The land and power evacuation are the two most critical elements for successful achievement of the target of 100 GW by 2022. If these two inputs are facilitated by the Government, then the private developers would be enthused to participate in establishment of RE projects in this country. Recognizing these critical factors, Ministry constituted 5 teams for detailed planning of identified solar and wind zones. Accordingly, different teams visited the renewable rich states like Andhra Pradesh, Gujarat, Madhya Pradesh, Karnataka, Rajasthan, Tamil Nadu and Telangana. The teams have identified potential sites for development of renewable energy projects in the above states and have also assessed the transmission requirement for the same.
Based on the identified land, MNRE has introduced a new mode (Mode-7) for the development of renewable energy (RE) parks that include wind, solar and hybrid energy through the Solar Energy Corporation of India (SECI).
The strategies and key points for implementation of RE parks under Mode 7 are as under:
SECI will act as the Solar Power Park Developer (SPPD) including other renewable energy sources.
With assistance of the State Government, SECI will make both government and private land available to be used by successful bidder for setting up RE power projects. The State Government providing such facilitation for land identification and making its right of use available to SECI would be paid a facilitation charge of Rs 0.02/unit of power being generated in these parks. This facilitation charge would be paid by the RE project developers for setting up projects in these lands, in addition to any land cost in terms of outright sale or lease rent. No funds from CFA will be used for procurement of land.
SECI will get the external power evacuation infrastructure of the parks developed by External Transmission Development Agency (ETDA) like CTU, STU as the case may be. However, the internal infrastructures of the RE park like internal power evacuation system, road, water, levelling of land, fencing, telecommunication & other facilities as mentioned in the Solar Park Scheme and also battery storage if required would be done by the RE project developers at its own cost and would be factored in the tariff to be bid by the RE project developers. The RE project developers will not be provided with any CFA for development of internal infrastructures of the RE park. However, the essential components of internal infrastructure which need to be put in place by the RE project developers may be indicated separately by the RE project developers and the same may be eligible for availing line of credit if the financial institution has separate product to fund the RE parks.
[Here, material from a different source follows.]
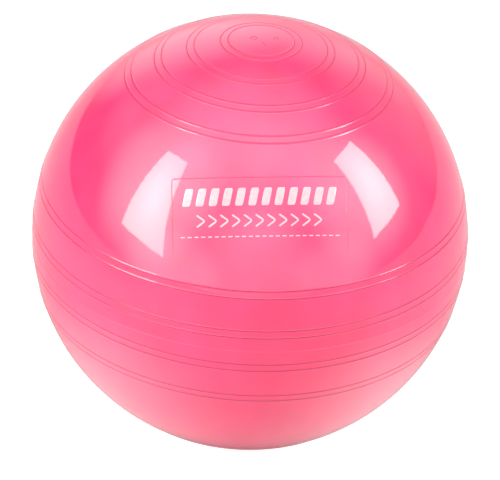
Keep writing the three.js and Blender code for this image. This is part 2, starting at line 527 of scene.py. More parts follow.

Under the existing Solar Park Scheme, there is a provision of providing CFA of Rs. 20 lakh per MW or 30% of the project cost whichever is less for setting up of both internal infrastructure and external power evacuation infrastructure. Presently, around 13,300 MW capacity is still to be allocated under the scheme. The entire CFA available for this spare capacity under the Solar Park Scheme would now be utilized for Mode-7 except for special cases under approval of Hon’ble Minister, NRE. Further, there is scope of cancellation of few solar parks due to its slow progress. Those cancelled capacity may also be included under the present proposal. Under Mode-7, the entire CFA would be apportioned for setting up external power evacuation infrastructure as laid down in para (v) below.
The funds available for the spare capacity under the Solar Park Scheme will be utilised for development of external power evacuation infrastructure by the External Transmission Development Agency (ETDA) for putting up the external transmission network, and instead of 60:40 ratio between internal works and external transmission, the new ratio would be 0:100. Since Rs. 20 lakhs per MW provided under Solar Park Scheme may not be enough to set up transmission system, the following additional mechanism is proposed:
The total cost of any transmission network for any parcel of land would be divided by the total capacity of RE projects planned to be set up on that land parcel and utilizing the said transmission capacity to get the per MW cost.
40% of the cost of transmission system, subject to a minimum of Rs. 10 lakh per MW (or the total cost if it is less than Rs. 10 lakh per MW) and a maximum of Rs. 30 lakh per MW would be borne by the RE project developers. The successful RE project developers selected through competitive bidding process shall be charged as upfront charges and collected by SECI. SECI will make this amount available to the ETDA for putting up the external transmission system.
The balance CFA for spare capacity under the Solar Park Scheme would be made available at the rate Rs 20 lakh/MW or 30% of the total cost for development of external power evacuation system, whichever is less, [provided that the total of (b) & (c) above does not exceed the total cost for development of external power evacuation system] to the ETDA for putting up the external transmission network.
Remaining cost, if any, shall be socialised as is done presently for RE projects.
Further, to make the setting of RE projects in such parks more attractive, it is proposed to set up a Payment Security Mechanism, to ensure continuous payment to the power developers and mitigate any payment risk due to default in payment by the DISCOMs in any month. This will be in the form of a common dedicated Payment Security Fund (PSF) for all projects in the RE parks created under the scheme. This PSF would be build up over time by SECI by levying a charge of Rs. 0.02/unit from the RE project developers setting up projects in these RE parks.
The facilitation charges of Rs 0.02/unit to the State Governments, the share of cost of transmission system and Payment Security Fund charges of Rs. 0.02/unit from the RE project developers would be included by SECI while calling bids for selection of RE project developers.
According to industry experts the proposed modifications are much needed. However, making SECI only the SPPD would be an effect on SECI as the SECI cannot develop any solar projects under the EPC Mode due to conflict of interest. Further, earlier MNRE modified its solar park scheme to developer solar parks through CPSU that now a close chapter for SECI. In addition, lot of burden of charges and fee on project developers may also affect the tariff and ultimately the customers of DISCOMs.